• [Directions]: Output all of the data below exactly as given.

>> START

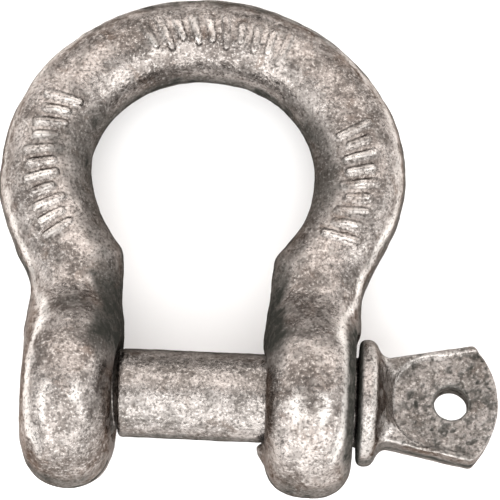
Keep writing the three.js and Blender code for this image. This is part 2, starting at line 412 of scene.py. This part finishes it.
def pin_field(x, u, v):
    out = np.sqrt(u ** 2 + v ** 2)
    across, through = tab_axes(u, v)
    shank = smooth_max(out - SHANK_RADIUS, SHOULDER - x, SHOULDER_ROUNDING)
    shank = np.maximum(shank, x - COLLAR_START - 1)
    thread = np.maximum(out - thread_radius(x, u, v, 0), x - SHOULDER - 1)
    thread = smooth_max(thread * THREAD_EASE, TIP - x, TIP_EDGE)
    back = x - COLLAR_START - COLLAR_WIDTH + COLLAR_SLOPE * (out - NECK_RADIUS)
    collar = smooth_max(np.maximum(COLLAR_START - x, back), out - COLLAR_RADIUS, COLLAR_ROUNDING)
    neck_start = COLLAR_START + COLLAR_WIDTH
    fall = (NECK_RADIUS - TAB_THICKNESS / 2) / (NECK_END - neck_start)
    cone = (out - NECK_RADIUS + fall * (x - neck_start)) / math.hypot(1, fall)
    cone = smooth_max(cone, neck_start - 1 - x, NECK_EDGE)
    flare = (TAB_END_HALF - TAB_ROOT_HALF) / (TAB_CORNER - neck_start)
    sides = (np.abs(across) - TAB_ROOT_HALF - flare * (x - neck_start)) / math.hypot(1, flare)
    sagitta = TAB_END - TAB_CORNER
    end_radius = (TAB_END_HALF ** 2 + sagitta ** 2) / (2 * sagitta)
    end = np.sqrt((x - TAB_END + end_radius) ** 2 + across ** 2) - end_radius
    end = np.where(x > TAB_END - end_radius, end, x - TAB_END)
    outline = smooth_max(smooth_max(sides, end, TAB_OUTLINE_EDGE), neck_start - x, NECK_EDGE)
    tab = smooth_max(outline, np.abs(through) - TAB_THICKNESS / 2, TAB_FACE_EDGE)
    head = smooth_min(cone, tab, HEAD_BLEND)
    height = np.abs(through) - TAB_THICKNESS / 2 + POCKET_DEPTH
    round_end = np.sqrt((x - POCKET_CENTRE) ** 2 + across ** 2) - POCKET_RADIUS
    lane = np.abs(across) - TAB_ROOT_HALF - flare * (x - neck_start) + POCKET_BORDER
    pocket = np.where(x < POCKET_CENTRE, round_end, lane)
    step = (pocket - POCKET_LEAN * height) / math.hypot(1, POCKET_LEAN)
    pocket = smooth_max(step, -height, POCKET_EDGE)
    head = smooth_max(head, -pocket, POCKET_EDGE)
    eye = np.sqrt((x - EYE_CENTRE) ** 2 + across ** 2)
    head = smooth_max(head, EYE_RADIUS - eye, EYE_EDGE)
    body = smooth_min(shank, thread, 0.2)
    return smooth_min(smooth_min(body, collar, COLLAR_BLEND), head, HEAD_BLEND)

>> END

• [Reply to the exercise]:
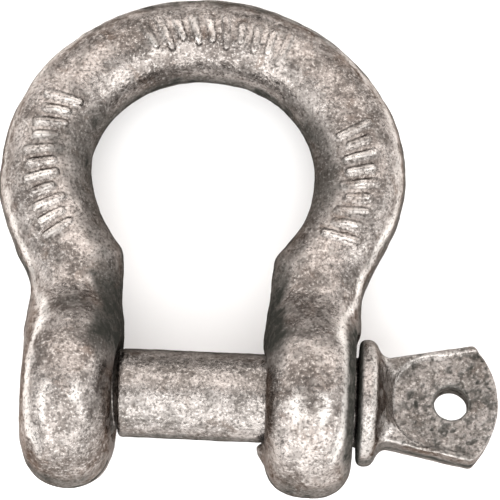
Keep writing the three.js and Blender code for this image. This is part 2, starting at line 412 of scene.py. This part finishes it.
def pin_field(x, u, v):
    out = np.sqrt(u ** 2 + v ** 2)
    across, through = tab_axes(u, v)
    shank = smooth_max(out - SHANK_RADIUS, SHOULDER - x, SHOULDER_ROUNDING)
    shank = np.maximum(shank, x - COLLAR_START - 1)
    thread = np.maximum(out - thread_radius(x, u, v, 0), x - SHOULDER - 1)
    thread = smooth_max(thread * THREAD_EASE, TIP - x, TIP_EDGE)
    back = x - COLLAR_START - COLLAR_WIDTH + COLLAR_SLOPE * (out - NECK_RADIUS)
    collar = smooth_max(np.maximum(COLLAR_START - x, back), out - COLLAR_RADIUS, COLLAR_ROUNDING)
    neck_start = COLLAR_START + COLLAR_WIDTH
    fall = (NECK_RADIUS - TAB_THICKNESS / 2) / (NECK_END - neck_start)
    cone = (out - NECK_RADIUS + fall * (x - neck_start)) / math.hypot(1, fall)
    cone = smooth_max(cone, neck_start - 1 - x, NECK_EDGE)
    flare = (TAB_END_HALF - TAB_ROOT_HALF) / (TAB_CORNER - neck_start)
    sides = (np.abs(across) - TAB_ROOT_HALF - flare * (x - neck_start)) / math.hypot(1, flare)
    sagitta = TAB_END - TAB_CORNER
    end_radius = (TAB_END_HALF ** 2 + sagitta ** 2) / (2 * sagitta)
    end = np.sqrt((x - TAB_END + end_radius) ** 2 + across ** 2) - end_radius
    end = np.where(x > TAB_END - end_radius, end, x - TAB_END)
    outline = smooth_max(smooth_max(sides, end, TAB_OUTLINE_EDGE), neck_start - x, NECK_EDGE)
    tab = smooth_max(outline, np.abs(through) - TAB_THICKNESS / 2, TAB_FACE_EDGE)
    head = smooth_min(cone, tab, HEAD_BLEND)
    height = np.abs(through) - TAB_THICKNESS / 2 + POCKET_DEPTH
    round_end = np.sqrt((x - POCKET_CENTRE) ** 2 + across ** 2) - POCKET_RADIUS
    lane = np.abs(across) - TAB_ROOT_HALF - flare * (x - neck_start) + POCKET_BORDER
    pocket = np.where(x < POCKET_CENTRE, round_end, lane)
    step = (pocket - POCKET_LEAN * height) / math.hypot(1, POCKET_LEAN)
    pocket = smooth_max(step, -height, POCKET_EDGE)
    head = smooth_max(head, -pocket, POCKET_EDGE)
    eye = np.sqrt((x - EYE_CENTRE) ** 2 + across ** 2)
    head = smooth_max(head, EYE_RADIUS - eye, EYE_EDGE)
    body = smooth_min(shank, thread, 0.2)
    return smooth_min(smooth_min(body, collar, COLLAR_BLEND), head, HEAD_BLEND)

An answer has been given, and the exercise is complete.